After giving a lengthy criticism of U.S. foreign policy and American “imperial ambitions,” Mr. Putin cited a Russian proverb to describe Mrs. Clinton’s desire to follow her husband as president.

“As we say, husband and wife are the same Satan,” Mr. Putin said, laughing.

Mr. Gudkov said Russians are subjected to “an extremely negative tone of the information about the U.S. in Russian mass media, and aggressive anti-American demagoguery.”

“As a result of that, the figure of Trump presented mainly on the Russian TV federal channels is disposed in a somewhat more positive, amiable and benevolent manner than the figure of Clinton,” he said.

He said the coverage in the Russian media highlights Mr. Trump’s “sharply critical” rhetoric of Mr. Obama’s policies and, by extension, Mrs. Clinton’s proposals.

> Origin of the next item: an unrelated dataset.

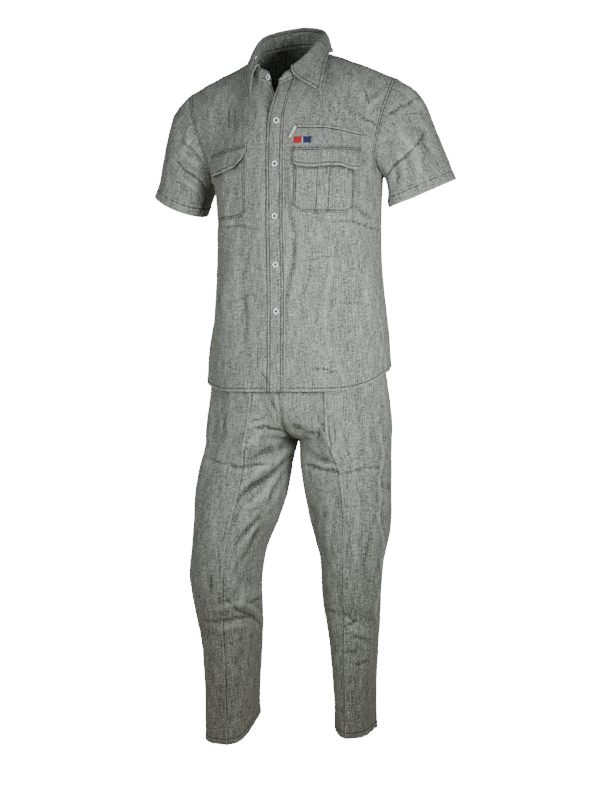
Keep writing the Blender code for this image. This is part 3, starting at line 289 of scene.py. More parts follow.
# Creases as the photograph shows them, in its pixels, with widths and heights in millimetres
CREASES_SEEN = (
    # panel, sharp; then x0, y0, x1, y1, width, height
    ("front_left", True, (
        (327, 221, 383, 228, 4.5, -1.6), (310, 369, 337, 372, 4, -1.6), (359, 114, 383, 131, 4.5, -2.6),
        (364, 88, 369, 103, 4.5, -2.2), (376, 104, 384, 116, 4, -1.6), (374, 148, 378, 168, 5, -3),
        (378, 286, 381, 366, 3.5, 1.4), (300, 262, 330, 258, 3.5, -0.8), (334, 300, 368, 306, 3.5, -0.8),
        (316, 331, 345, 326, 3, -0.7),
    )),
    ("front_left", False, (
        (349, 84, 346, 105, 7, -1.4), (366, 111, 386, 92, 8, 2), (330, 96, 352, 122, 10, 1.4),
        (288, 160, 288, 345, 8.5, -2.6), (372, 150, 360, 215, 9, 2), (366, 232, 362, 380, 9, -1.6),
        (331, 232, 327, 362, 7.5, 1.2), (309, 236, 304, 340, 7, -0.9),
    )),
    ("front_right", False, (
        (253, 97, 255, 128, 6, -1.4), (211, 90, 206, 138, 8, 1.8), (228, 92, 223, 122, 6, -1.3),
        (241, 88, 236, 140, 7, 1.1), (236, 226, 214, 376, 12, 2), (252, 222, 240, 362, 7, -1.2),
        (222, 246, 218, 330, 7, -1.4),
    )),
    ("front_right", True, (
        (259, 344, 257, 368, 3, -1.6), (259, 371, 268, 379, 3, -1.5), (218, 222, 262, 230, 4, -1.3),
        (228, 300, 256, 294, 3, -0.7), (246, 262, 263, 270, 3, -0.6),
    )),
    ("sleeve_left", True, (
        (381, 179, 411, 151, 5, -3.4), (411, 152, 427, 131, 6, -2.6), (384, 119, 401, 107, 5, -2.2),
        (400, 108, 417, 99, 6, -1.5),
    )),
    ("sleeve_left", False, (
        (402, 84, 424, 112, 11, 2.2), (408, 118, 440, 170, 11, -2), (396, 122, 424, 182, 10, 2.2),
        (391, 140, 398, 196, 8, -2),
    )),
    ("sleeve_right", True, (
        (172, 149.5, 204, 181, 4.5, -3), (176, 125.5, 201, 155, 3.5, -1.8), (202, 186, 194, 205, 3.5, -2.6),
        (209.5, 188, 210.5, 208, 4, -2.6),
    )),
    ("sleeve_right", False, (
        (171, 160, 198, 188, 6, 1.8), (174, 136, 203, 168, 8, 1.6), (186, 112, 178, 150, 8, 1.8),
    )),
    ("leg_front_right", True, (
        (250, 422, 263, 418, 4, -2.8), (255, 427.5, 284, 430, 4.5, -4), (204, 459, 236, 466, 4, -1.3),
        (232, 467, 273, 465, 4.5, -3), (204, 624, 228, 622, 3.5, -1.3), (226, 622, 250, 619, 3.5, -1.3),
        (227, 601, 266, 635, 4.2, -1.7), (250, 605, 268, 600, 4.5, -2.2), (222, 648, 252, 640, 4, -1),
    )),
    ("leg_front_right", False, (
        (270, 394, 276, 412, 6, -2), (276, 408, 283, 428, 5, -1.8), (293, 441, 242, 464, 11, -2.6),
        (292, 456, 232, 506, 7, -2.9), (292, 447, 240, 489, 8.5, 2.2), (287, 472, 234, 548, 7, -3),
        (286, 464, 238, 522, 8.5, 2.4), (277, 500, 236, 568, 6.6, -2.2), (280, 486, 240, 548, 8, 2.2),
        (262, 430, 240, 452, 10, 2.4), (226, 412, 221, 446, 5, -1.2), (213, 398, 206, 440, 6, 1),
        (236, 600, 266, 624, 6, 1.4), (210, 611, 244, 604, 8, 1.8), (208, 630, 250, 628, 8, 1.5),
        (212, 570, 209, 600, 7, -1.2), (215, 660, 216, 720, 7, 1),
    )),
    ("leg_front_left", False, (
        (290, 423, 306, 430, 6, -1.7), (303, 429, 319, 436, 5.5, -1.7), (310, 461, 336, 468, 5, 2),
        (303, 444, 330, 466, 8, -1.4), (312, 500, 318, 545, 7, -1.4), (326, 488, 330, 560, 8, 1.3),
        (350, 633, 371, 642, 5, -1.6), (342, 649, 358, 652, 4.5, -1.2), (350, 664, 371, 661, 5, -1),
        (358, 500, 356, 580, 8, 1.1), (369, 520, 366, 600, 7, -1.2),
    )),
    ("leg_front_left", True, (
        (318.4, 429, 317.6, 438, 3, -2.4), (317.5, 415, 324, 431, 3, -1.8),
        (328.5, 427, 330.5, 453, 3.5, -2.8), (334, 424, 335, 446, 3, -1.6), (309, 465, 338, 472, 4, -3.2),
        (336, 472, 380, 467, 3.5, -1.5), (381, 426, 380.6, 500, 3, 1.9), (380.6, 490, 379.4, 570, 3, 1.9),
        (379.4, 560, 376, 640, 3, 1.4), (340, 611, 357, 620, 3.5, -2.2), (357, 620, 344, 626, 3.5, -1.9),
        (325, 610, 340, 613, 3.5, -1),
    )),
)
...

Konstantin Kosachev, chairman of the Russian Senate’s International Affairs Committee, told the government news agency TASS that having the Republican presidential nominee call for improving relations with Russia means that “similar sentiment is becoming more and more popular in the U.S., and it can bring political points.”

But he added, “Only time will tell whether Trump is ready or, which is no less important, capable of implementing this. It is definitely too early to celebrate.”